▶ _Available data_:
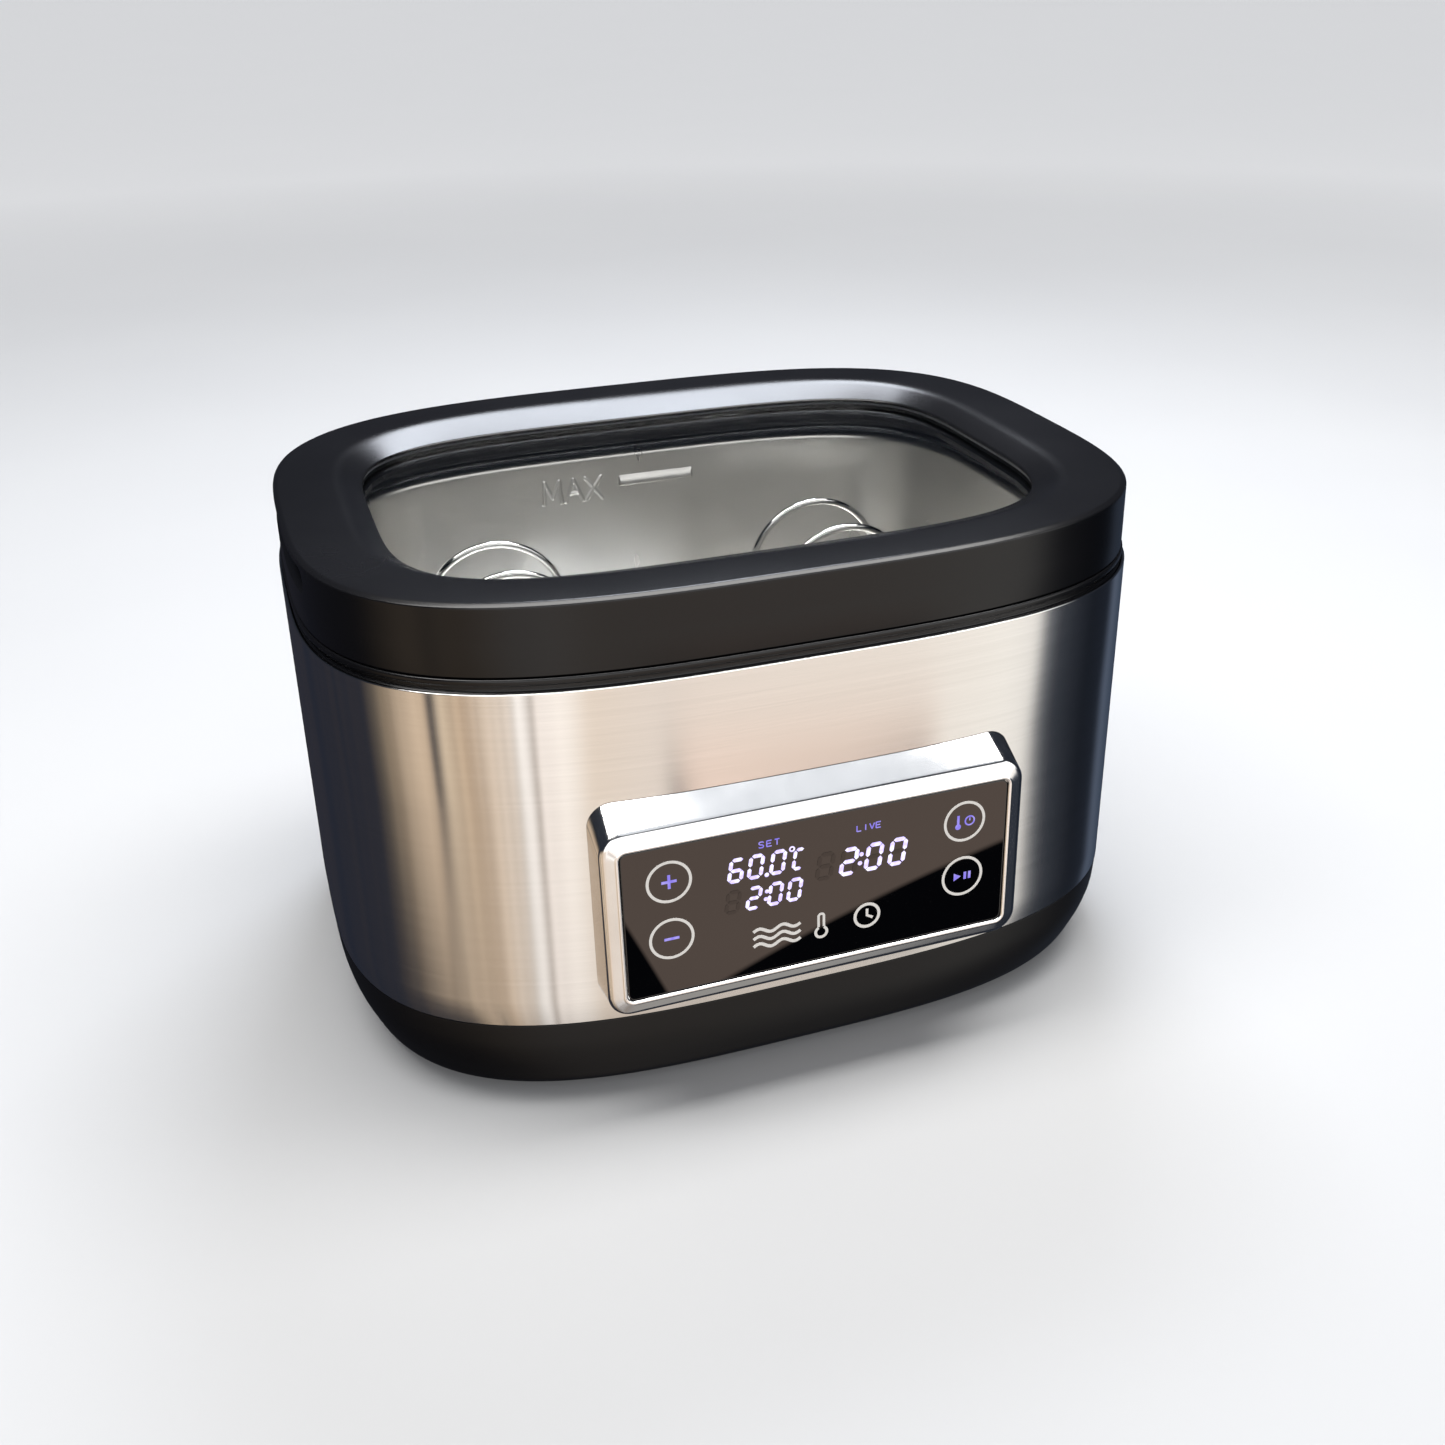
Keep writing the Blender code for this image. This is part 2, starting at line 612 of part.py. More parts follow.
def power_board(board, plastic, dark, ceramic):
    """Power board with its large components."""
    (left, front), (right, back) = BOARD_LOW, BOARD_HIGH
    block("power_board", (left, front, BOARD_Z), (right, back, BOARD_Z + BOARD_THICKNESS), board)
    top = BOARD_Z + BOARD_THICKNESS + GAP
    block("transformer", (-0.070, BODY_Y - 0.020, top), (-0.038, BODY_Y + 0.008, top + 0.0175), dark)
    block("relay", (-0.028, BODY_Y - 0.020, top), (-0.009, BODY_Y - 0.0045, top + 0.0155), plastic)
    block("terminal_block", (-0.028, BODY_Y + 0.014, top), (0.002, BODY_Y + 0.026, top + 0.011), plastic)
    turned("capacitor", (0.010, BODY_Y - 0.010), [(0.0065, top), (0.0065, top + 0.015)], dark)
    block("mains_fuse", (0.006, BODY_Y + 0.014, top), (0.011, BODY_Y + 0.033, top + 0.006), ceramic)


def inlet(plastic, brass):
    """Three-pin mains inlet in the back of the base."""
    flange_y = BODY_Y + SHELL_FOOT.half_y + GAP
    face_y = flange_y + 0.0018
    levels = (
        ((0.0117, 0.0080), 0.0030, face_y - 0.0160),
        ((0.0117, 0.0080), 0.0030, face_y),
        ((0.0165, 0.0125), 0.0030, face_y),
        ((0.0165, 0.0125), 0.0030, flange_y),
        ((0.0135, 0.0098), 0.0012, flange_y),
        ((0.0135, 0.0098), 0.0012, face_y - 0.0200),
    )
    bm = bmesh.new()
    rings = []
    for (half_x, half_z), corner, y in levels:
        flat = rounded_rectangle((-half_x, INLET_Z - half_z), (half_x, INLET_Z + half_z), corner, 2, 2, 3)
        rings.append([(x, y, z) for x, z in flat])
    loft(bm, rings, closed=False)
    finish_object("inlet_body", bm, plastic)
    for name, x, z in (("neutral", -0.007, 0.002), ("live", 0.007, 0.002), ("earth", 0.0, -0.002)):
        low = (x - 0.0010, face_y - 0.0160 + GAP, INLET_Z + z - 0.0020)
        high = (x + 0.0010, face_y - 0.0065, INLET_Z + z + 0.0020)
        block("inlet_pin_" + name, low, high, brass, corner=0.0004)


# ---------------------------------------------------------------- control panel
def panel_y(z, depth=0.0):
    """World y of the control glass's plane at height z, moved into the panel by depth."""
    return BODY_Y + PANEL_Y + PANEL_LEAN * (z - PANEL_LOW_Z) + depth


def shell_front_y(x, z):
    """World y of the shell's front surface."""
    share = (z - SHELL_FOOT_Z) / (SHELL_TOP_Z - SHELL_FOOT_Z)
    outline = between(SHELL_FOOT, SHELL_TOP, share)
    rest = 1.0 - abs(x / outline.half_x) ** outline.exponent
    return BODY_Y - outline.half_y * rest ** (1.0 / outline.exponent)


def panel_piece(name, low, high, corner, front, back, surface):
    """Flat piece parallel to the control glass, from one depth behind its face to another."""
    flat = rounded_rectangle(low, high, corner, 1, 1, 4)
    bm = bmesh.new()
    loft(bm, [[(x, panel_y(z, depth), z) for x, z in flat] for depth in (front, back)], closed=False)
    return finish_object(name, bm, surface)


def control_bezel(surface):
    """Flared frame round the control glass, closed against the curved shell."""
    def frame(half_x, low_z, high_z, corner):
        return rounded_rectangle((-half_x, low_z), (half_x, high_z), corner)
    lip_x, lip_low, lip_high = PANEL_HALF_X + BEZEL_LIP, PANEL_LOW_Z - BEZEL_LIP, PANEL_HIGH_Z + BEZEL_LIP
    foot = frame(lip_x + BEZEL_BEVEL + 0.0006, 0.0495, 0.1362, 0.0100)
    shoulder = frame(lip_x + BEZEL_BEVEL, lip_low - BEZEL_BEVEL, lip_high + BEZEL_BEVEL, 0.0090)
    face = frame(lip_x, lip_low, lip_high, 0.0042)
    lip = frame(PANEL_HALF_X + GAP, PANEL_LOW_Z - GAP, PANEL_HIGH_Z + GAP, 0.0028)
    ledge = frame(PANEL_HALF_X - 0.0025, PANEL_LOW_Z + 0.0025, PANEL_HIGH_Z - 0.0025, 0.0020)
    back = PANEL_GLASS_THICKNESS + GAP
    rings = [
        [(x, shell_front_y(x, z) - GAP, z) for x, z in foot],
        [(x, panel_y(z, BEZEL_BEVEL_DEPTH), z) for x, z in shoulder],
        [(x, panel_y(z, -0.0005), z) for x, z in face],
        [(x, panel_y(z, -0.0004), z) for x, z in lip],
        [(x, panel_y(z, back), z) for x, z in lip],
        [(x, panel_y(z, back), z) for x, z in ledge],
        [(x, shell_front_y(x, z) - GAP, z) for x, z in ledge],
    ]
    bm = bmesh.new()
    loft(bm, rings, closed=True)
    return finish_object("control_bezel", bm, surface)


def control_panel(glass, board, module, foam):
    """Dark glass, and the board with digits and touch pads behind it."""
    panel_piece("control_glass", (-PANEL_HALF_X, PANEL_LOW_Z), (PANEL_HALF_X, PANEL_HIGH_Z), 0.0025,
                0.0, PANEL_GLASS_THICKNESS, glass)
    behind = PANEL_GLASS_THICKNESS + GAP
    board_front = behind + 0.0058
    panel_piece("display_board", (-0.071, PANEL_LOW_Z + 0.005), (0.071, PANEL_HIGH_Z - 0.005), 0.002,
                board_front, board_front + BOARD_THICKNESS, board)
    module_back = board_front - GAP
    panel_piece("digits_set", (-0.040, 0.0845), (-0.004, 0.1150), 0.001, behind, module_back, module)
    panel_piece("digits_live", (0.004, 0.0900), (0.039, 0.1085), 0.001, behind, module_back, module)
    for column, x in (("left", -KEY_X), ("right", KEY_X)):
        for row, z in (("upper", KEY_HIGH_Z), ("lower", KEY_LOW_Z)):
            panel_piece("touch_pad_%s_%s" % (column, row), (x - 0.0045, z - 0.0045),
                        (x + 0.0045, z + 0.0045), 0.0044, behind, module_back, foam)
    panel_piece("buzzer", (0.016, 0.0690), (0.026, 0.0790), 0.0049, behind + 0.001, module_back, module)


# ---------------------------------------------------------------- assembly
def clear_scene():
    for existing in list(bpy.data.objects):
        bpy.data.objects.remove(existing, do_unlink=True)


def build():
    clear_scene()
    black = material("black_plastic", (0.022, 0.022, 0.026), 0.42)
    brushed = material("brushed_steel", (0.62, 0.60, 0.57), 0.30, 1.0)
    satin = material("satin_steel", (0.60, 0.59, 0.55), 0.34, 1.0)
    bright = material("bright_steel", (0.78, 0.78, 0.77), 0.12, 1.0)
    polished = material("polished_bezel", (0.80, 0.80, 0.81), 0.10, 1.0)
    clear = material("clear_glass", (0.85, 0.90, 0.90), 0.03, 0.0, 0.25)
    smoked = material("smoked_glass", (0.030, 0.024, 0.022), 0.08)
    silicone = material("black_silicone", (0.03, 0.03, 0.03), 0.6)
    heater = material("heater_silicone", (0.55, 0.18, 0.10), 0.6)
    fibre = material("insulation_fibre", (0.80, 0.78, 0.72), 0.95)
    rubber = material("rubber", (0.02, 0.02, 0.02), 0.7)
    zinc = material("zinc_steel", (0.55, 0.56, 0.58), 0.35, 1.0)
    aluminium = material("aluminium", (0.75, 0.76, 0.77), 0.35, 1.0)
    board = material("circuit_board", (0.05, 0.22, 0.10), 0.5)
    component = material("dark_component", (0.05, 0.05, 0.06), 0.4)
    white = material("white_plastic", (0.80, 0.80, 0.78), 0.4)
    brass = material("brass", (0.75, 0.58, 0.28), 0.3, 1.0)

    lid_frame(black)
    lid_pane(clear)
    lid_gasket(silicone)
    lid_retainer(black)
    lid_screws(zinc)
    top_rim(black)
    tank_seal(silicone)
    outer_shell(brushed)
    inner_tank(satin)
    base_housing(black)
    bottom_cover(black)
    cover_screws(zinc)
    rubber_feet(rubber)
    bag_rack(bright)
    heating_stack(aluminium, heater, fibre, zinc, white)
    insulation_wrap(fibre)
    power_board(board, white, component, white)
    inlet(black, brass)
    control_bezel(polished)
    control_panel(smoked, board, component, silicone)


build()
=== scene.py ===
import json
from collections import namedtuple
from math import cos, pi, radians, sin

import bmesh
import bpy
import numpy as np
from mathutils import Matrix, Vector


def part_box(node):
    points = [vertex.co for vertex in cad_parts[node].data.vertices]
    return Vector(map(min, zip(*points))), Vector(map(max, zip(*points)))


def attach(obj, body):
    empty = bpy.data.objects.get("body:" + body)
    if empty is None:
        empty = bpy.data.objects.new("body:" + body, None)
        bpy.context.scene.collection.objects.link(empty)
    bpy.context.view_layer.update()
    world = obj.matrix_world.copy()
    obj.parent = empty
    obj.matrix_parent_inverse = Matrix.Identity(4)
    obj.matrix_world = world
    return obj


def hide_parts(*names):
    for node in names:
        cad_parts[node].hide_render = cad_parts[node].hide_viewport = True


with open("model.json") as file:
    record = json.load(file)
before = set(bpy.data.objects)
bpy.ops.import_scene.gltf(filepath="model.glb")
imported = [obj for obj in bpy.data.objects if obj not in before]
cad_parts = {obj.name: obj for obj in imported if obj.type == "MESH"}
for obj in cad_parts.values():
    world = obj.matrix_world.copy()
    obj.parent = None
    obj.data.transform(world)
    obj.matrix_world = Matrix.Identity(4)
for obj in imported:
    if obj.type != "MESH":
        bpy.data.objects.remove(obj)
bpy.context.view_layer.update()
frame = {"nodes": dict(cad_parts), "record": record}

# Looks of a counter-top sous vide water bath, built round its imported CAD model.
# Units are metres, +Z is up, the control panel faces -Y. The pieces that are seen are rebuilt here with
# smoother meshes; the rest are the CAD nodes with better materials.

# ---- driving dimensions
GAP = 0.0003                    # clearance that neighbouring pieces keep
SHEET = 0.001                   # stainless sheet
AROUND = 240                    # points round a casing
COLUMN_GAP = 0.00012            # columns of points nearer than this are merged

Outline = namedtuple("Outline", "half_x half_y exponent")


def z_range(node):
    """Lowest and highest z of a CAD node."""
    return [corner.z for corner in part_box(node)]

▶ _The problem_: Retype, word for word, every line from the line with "lid_frame(black)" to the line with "obj.parent = None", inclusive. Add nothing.

▶ _Output of the exercise_:
    lid_frame(black)
    lid_pane(clear)
    lid_gasket(silicone)
    lid_retainer(black)
    lid_screws(zinc)
    top_rim(black)
    tank_seal(silicone)
    outer_shell(brushed)
    inner_tank(satin)
    base_housing(black)
    bottom_cover(black)
    cover_screws(zinc)
    rubber_feet(rubber)
    bag_rack(bright)
    heating_stack(aluminium, heater, fibre, zinc, white)
    insulation_wrap(fibre)
    power_board(board, white, component, white)
    inlet(black, brass)
    control_bezel(polished)
    control_panel(smoked, board, component, silicone)


build()
=== scene.py ===
import json
from collections import namedtuple
from math import cos, pi, radians, sin

import bmesh
import bpy
import numpy as np
from mathutils import Matrix, Vector


def part_box(node):
    points = [vertex.co for vertex in cad_parts[node].data.vertices]
    return Vector(map(min, zip(*points))), Vector(map(max, zip(*points)))


def attach(obj, body):
    empty = bpy.data.objects.get("body:" + body)
    if empty is None:
        empty = bpy.data.objects.new("body:" + body, None)
        bpy.context.scene.collection.objects.link(empty)
    bpy.context.view_layer.update()
    world = obj.matrix_world.copy()
    obj.parent = empty
    obj.matrix_parent_inverse = Matrix.Identity(4)
    obj.matrix_world = world
    return obj


def hide_parts(*names):
    for node in names:
        cad_parts[node].hide_render = cad_parts[node].hide_viewport = True


with open("model.json") as file:
    record = json.load(file)
before = set(bpy.data.objects)
bpy.ops.import_scene.gltf(filepath="model.glb")
imported = [obj for obj in bpy.data.objects if obj not in before]
cad_parts = {obj.name: obj for obj in imported if obj.type == "MESH"}
for obj in cad_parts.values():
    world = obj.matrix_world.copy()
    obj.parent = None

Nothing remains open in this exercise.